Abseits von SPÖ und ÖVP tun sich die Grünen extrem schwer, einen Partner zu finden. Koalitionen, an denen auch die FPÖ beteiligt ist, gelten als Tabu, andere Konstellationen auf Gemeindeebene haben für heftige Diskussionen und Verstimmung gesorgt. Vor zwei Wochen kehrte in Wiener Neustadt etwa ein grüner Gemeinderat seiner Partei den Rücken. Matija Tunjic sah in der "bunten Koalition" einen Verrat.
Um die SPÖ nach siebzig Jahren vom Bürgermeistersessel in Wiener Neustadt zu drängen, schloss die ÖVP mit FPÖ, Grünen, Liste Haberler und Liste Sluka ein Bündnis. "Ausgerechnet die Grünen, die sich so gern als moralische Instanz aufspielen, nutzen die erstbeste Gelegenheit und machen den Steigbügelhalter für die Blauen", wetterte SPÖ-Bundesgeschäftsführer Norbert Darabos.

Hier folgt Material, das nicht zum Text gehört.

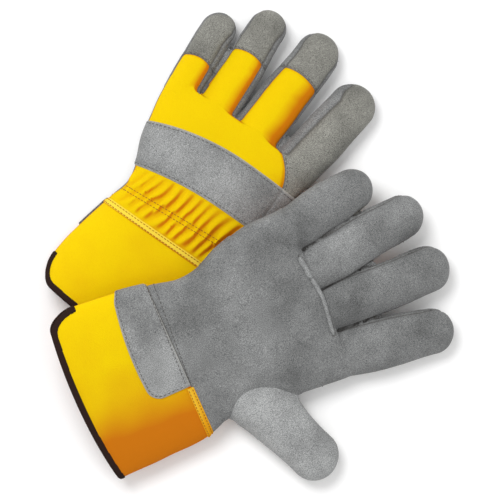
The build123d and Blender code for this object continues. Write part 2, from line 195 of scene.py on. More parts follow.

Laut VP-Bürgermeister Klaus Schneeberger existiere "kein Koalitionsvertrag" - lediglich Vereinbarungen zwischen den einzelnen Fraktionen mit der ÖVP. "Das ist Haarspalterei", sagt Politologe Thomas Hofer. "Man versucht sich zu rechtfertigen, wieso das Bündnis nicht wirklich echt und rein sachpolitisch ist." Auch parteiintern hagelte es bei den Grünen Kritik: "Es steht euch nicht zu, mit eurer Aktion die Glaubwürdigkeit der Grünen im Kampf gegen Rechtsextremismus, Rassismus und FPÖ infrage zu stellen", zeigt sich der Wiener Gemeinderat Martin Margulies entrüstet. Matija Tunjic weigerte sich, der "bunten" Zusammenarbeit in Wiener Neustadt zuzustimmen, und wurde von den Grünen aus der Partei ausgeschlossen. Tunjic ist nun parteiloser Gemeinderat, denn Parteilosigkeit sei "der einzige Weg gewesen, weiterhin seriöse Politik zu betreiben".
Der letzte blaue Ausweg
Nach dem Wirbel in Wiener Neustadt machten die Grünen in Stockerau just eine Kehrtwende und brachen die Verhandlungen mit ÖVP und FPÖ ab. "Eine Zusammenarbeit in dieser Konstellation hätte unsere Gruppe zerstört", sagt Andreas Straka von den Grünen. Ein neuer Kooperationspartner für die Freiheitlichen war rasch gefunden – diesmal ebneten die Sozialdemokraten den Weg. Robert Laimer von der SPÖ sieht im rot-blauen Bündnis "keinen Sündenfall" und keinen Bruch mit der Bundeslinie. Es handle sich nur um ein Arbeitsübereinkommen mit der FPÖ.
"Es war die einzige Möglichkeit", nachdem die ÖVP nicht wollte und die Grünen ausschieden", sagt Laimer. Politologe Hofer ortet eine Gratwanderung. "Die Gefahr ist, dass man eine eigens aufgesetzte Konstante unterläuft. Auch wenn man betont, dass die Freiheitlichen in einem Ort ganz anders sind als die anderen, zählt die Symbolik."
Schlagabtausch
Anfang März echauffierte sich Monika Hobek-Zimmermann, von den Grünen Guntramsdorf über eine angedachte Kooperation von "Schwarz-Blau-Pink". Es sei unverständlich, wie die Neos "einen Pakt mit der Höbart-FPÖ eingehen können". Christian Höbart (FPÖ) setzte Asylanten mit Erd- und Höhlenmenschen gleich. Die Neos ruderten in letzter Minute zurück und einigten sich auf eine Kooperation mit der SPÖ und den Grünen. "Die FPÖ genießt es, wenn sich anderen Parteien daran reiben, mit ihr gemeinsame Sache zu machen", analysiert Hofer, "Aber um eine sachliche, legitimierte, seriöse Kanzlerkandidatur durchzukriegen, braucht die FPÖ wieder den Nachweis, dass sie regieren kann."
Ungeachtet aller politischen Ideologien wollte man in Fohnsdorf im steirischen Bezirk Murtal mit einer Mehrheitsplattform einen Vorstoß wagen. "Auf Gemeindeebene geht es ja nicht um Ideologie, sondern um die Sache", sagt Dominik Wildbolz von der hiesigen ÖVP. Deshalb wolle man gemeinsam einen Bürgermeister wählen. Die Grünen wurden fünf Tage später bei der Gemeinderatswahl abgestraft, bekamen lediglich 165 Stimmen und flogen aus dem Gemeinderat. Als klarer Sieger deklariert sich die SPÖ, die als einzige Partei nicht in der Mehrheitsplattform vertreten ist.